The Wrong Mounting Fittings
Your solar panels aren’t attached directly to your roof for standard ‘on roof’ installations.
First an aluminium frame is attached to your roof and then the panels are mounted on the frame.
The aluminium frame itself is attached to ‘roof hooks’ or ‘roof anchors’ which are screwed into your rafters (see our page that describes exactly how a solar panel system is installed).
Which roof hooks you choose depends on the type of roof covering you have: concrete tile, slate, clay, etc.
Bad installers will often use the cheapest roof hooks they can find. They won’t necessarily be right for your roof.
Make sure you ask your installer to prove that the roof hooks they propose are right for your roof.
For ‘in roof’ installations – where the panels are flusher to the roof and replace your tiles – the panels are laid in large plastic ‘trays’, rather than being mounted onto an aluminium frame. As long as the installers follow the in-roof manufacturer’s instructions carefully, all should be fine.
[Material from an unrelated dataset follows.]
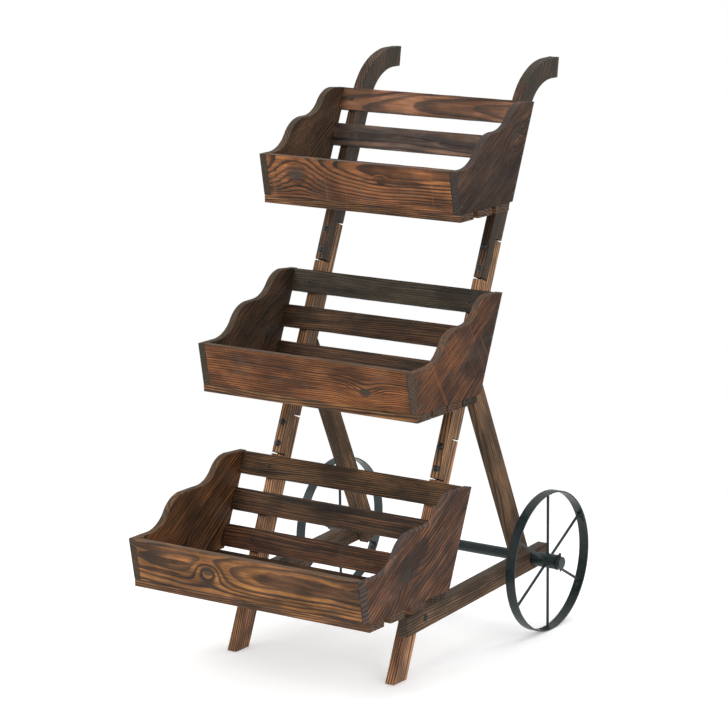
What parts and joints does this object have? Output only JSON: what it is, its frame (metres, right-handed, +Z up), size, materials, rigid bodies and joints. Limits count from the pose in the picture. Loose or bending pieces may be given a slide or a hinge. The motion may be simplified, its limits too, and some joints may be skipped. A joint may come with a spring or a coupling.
{
  "type": "flower cart stand",
  "caption": "Leaning three-tier wooden planter stand with scrolled side panels, slatted box floors, curved push handles and two spoked iron wheels on a rear axle.",
  "frame": {"origin": "centre of the footprint on the floor, under the middle of the stand", "axes": "+X is the stand's right, +Y its rear (wheels and handles), +Z up"},
  "size_m": [0.627, 0.8836, 1.2371],
  "materials": {
    "scorched_board": "scorched and wire-brushed softwood boards, raised grain",
    "scorched_frame": "scorched softwood frame stock, matt",
    "green_black_iron": "green-black painted flat bar and rod, satin",
    "dark_fixings": "blackened steel bolts, screws and nails"
  },
  "bodies": {
    "frame": {"axle_caps": "green_black_iron", "axle_spacers": "green_black_iron", "axle_tube": "green_black_iron", "axle_washers": "green_black_iron", "beam_bolts": "dark_fixings", "bottom_box_back_bottom": "scorched_board", "bottom_box_back_middle": "scorched_board", "bottom_box_back_top": "scorched_board", "bottom_box_floor_1": "scorched_board", "bottom_box_floor_2": "scorched_board", "bottom_box_floor_3": "scorched_board", "bottom_box_floor_4": "scorched_board", "bottom_box_front": "scorched_board", "bottom_box_side_left": "scorched_board", "bottom_box_side_right": "scorched_board", "box_screws": "dark_fixings", "cotter_pins": "green_black_iron", "leg_screws": "dark_fixings", "lower_beam_left": "scorched_frame", "lower_beam_right": "scorched_frame", "middle_box_back_bottom": "scorched_board", "middle_box_back_middle": "scorched_board", "middle_box_back_top": "scorched_board", "middle_box_floor_1": "scorched_board", "middle_box_floor_2": "scorched_board", "middle_box_floor_3": "scorched_board", "middle_box_floor_4": "scorched_board", "middle_box_front": "scorched_board", "middle_box_side_left": "scorched_board", "middle_box_side_right": "scorched_board", "panel_screws": "dark_fixings", "rail_foot_left": "scorched_frame", "rail_foot_right": "scorched_frame", "rail_handle_left": "scorched_frame", "rail_handle_right": "scorched_frame", "rail_middle_left": "scorched_frame", "rail_middle_right": "scorched_frame", "rear_leg_left": "scorched_frame", "rear_leg_right": "scorched_frame", "slat_nails": "dark_fixings", "splice_bolts": "dark_fixings", "splice_nuts": "dark_fixings", "splice_washers": "dark_fixings", "top_box_back_bottom": "scorched_board", "top_box_back_middle": "scorched_board", "top_box_back_top": "scorched_board", "top_box_floor_1": "scorched_board", "top_box_floor_2": "scorched_board", "top_box_floor_3": "scorched_board", "top_box_front": "scorched_board", "top_box_side_left": "scorched_board", "top_box_side_right": "scorched_board"},
    "wheel_left": {"wheel_hub_left": "green_black_iron", "wheel_rim_left": "green_black_iron", "wheel_rivets_left": "green_black_iron", "wheel_spokes_left": "green_black_iron"},
    "wheel_right": {"wheel_hub_right": "green_black_iron", "wheel_rim_right": "green_black_iron", "wheel_rivets_right": "green_black_iron", "wheel_spokes_right": "green_black_iron"}
  },
  "joints": [
    {"name": "wheel_left_spin", "type": "hinge", "parent": "frame", "child": "wheel_left", "pos_m": [-0.277, 0.287, 0.155], "axis": [1, 0, 0], "continuous": true},
    {"name": "wheel_right_spin", "type": "hinge", "parent": "frame", "child": "wheel_right", "pos_m": [0.277, 0.287, 0.155], "axis": [1, 0, 0], "continuous": true}
  ]
}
By default, all the equipment for your solar panel system should be brand new.
The inverter should be in a new, sealed box. Solar panels are usually delivered on a pallet direct from the wholesaler or come in the installer’s van.
Ask your preferred installer if all the equipment is new. When the equipment arrives on installation day, have a look at it.
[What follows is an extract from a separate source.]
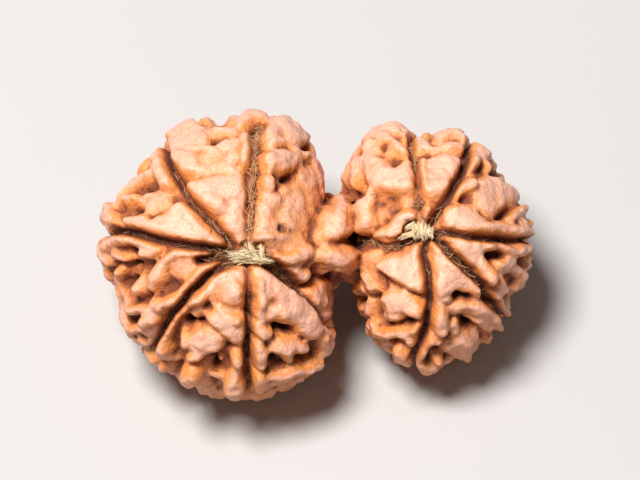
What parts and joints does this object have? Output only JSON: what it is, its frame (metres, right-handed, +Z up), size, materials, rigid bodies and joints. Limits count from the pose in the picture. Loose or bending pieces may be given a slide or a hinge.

If something doesn’t look right, query it with the installation team.
No PV*SOL Design
Most good solar panel companies will include a PV*SOL design in the proposal.
PV*SOL is German software that designers use to recreate your house in 3D and then place solar panels on.
It takes into account your exact location on the earth, local weather patterns, the orientation of your roof, its exact pitch, any shading elements such as trees or chimneys, and so on.
PV*SOL makes very accurate predictions as to how many units (kWh) of solar electricity will be generated each year.
Getting this kWh figure right is very important for your returns and payback period.
If the proposal contains a full PV*SOL report that’s a great sign. If it doesn’t, it might be an indicator of a lazy company.
Please note: PV*SOL is not the only solar design software. If one of the proposals contains a report from another competent piece of software, that’s fine.
No Information about Planning Permission
Generally you don’t need planning permission to install solar panels.
However, if your house is listed or within the boundary of a listed building, you do.
The better proposals will quote UK planning law concerning residential solar panel systems. You can then make your own mind up whether you need planning permission or not.
The less competent proposals tend not to even mention planning at all.
Trying to Sell you Lots of Extras
Another sign that the installer is more interested in their own profits than in your well-being is if they try to sell you loads of extras.
A solar panel quotation should normally be for just solar panels and the inverter. That’s it. Of course there will be extra items like cabling, mounting kit, etc., but the main items are solar panels and inverter.
The main, genuine, low-cost extra the installation company might suggest is an immersion controller. These divert excess solar electricity to heat your water. These can be a good idea, though you shouldn’t pay more than about £500-800 inc. VAT, supplied and installed.
In addition, battery storage might be proposed. Please read our Battery Storage page for further details.
The extras which you may not need include:
- Voltage optimisers
- Heating controls
Many of the brochures for these devices make dubious claims. We’re not saying they are all bad, but you should definitely do your homework.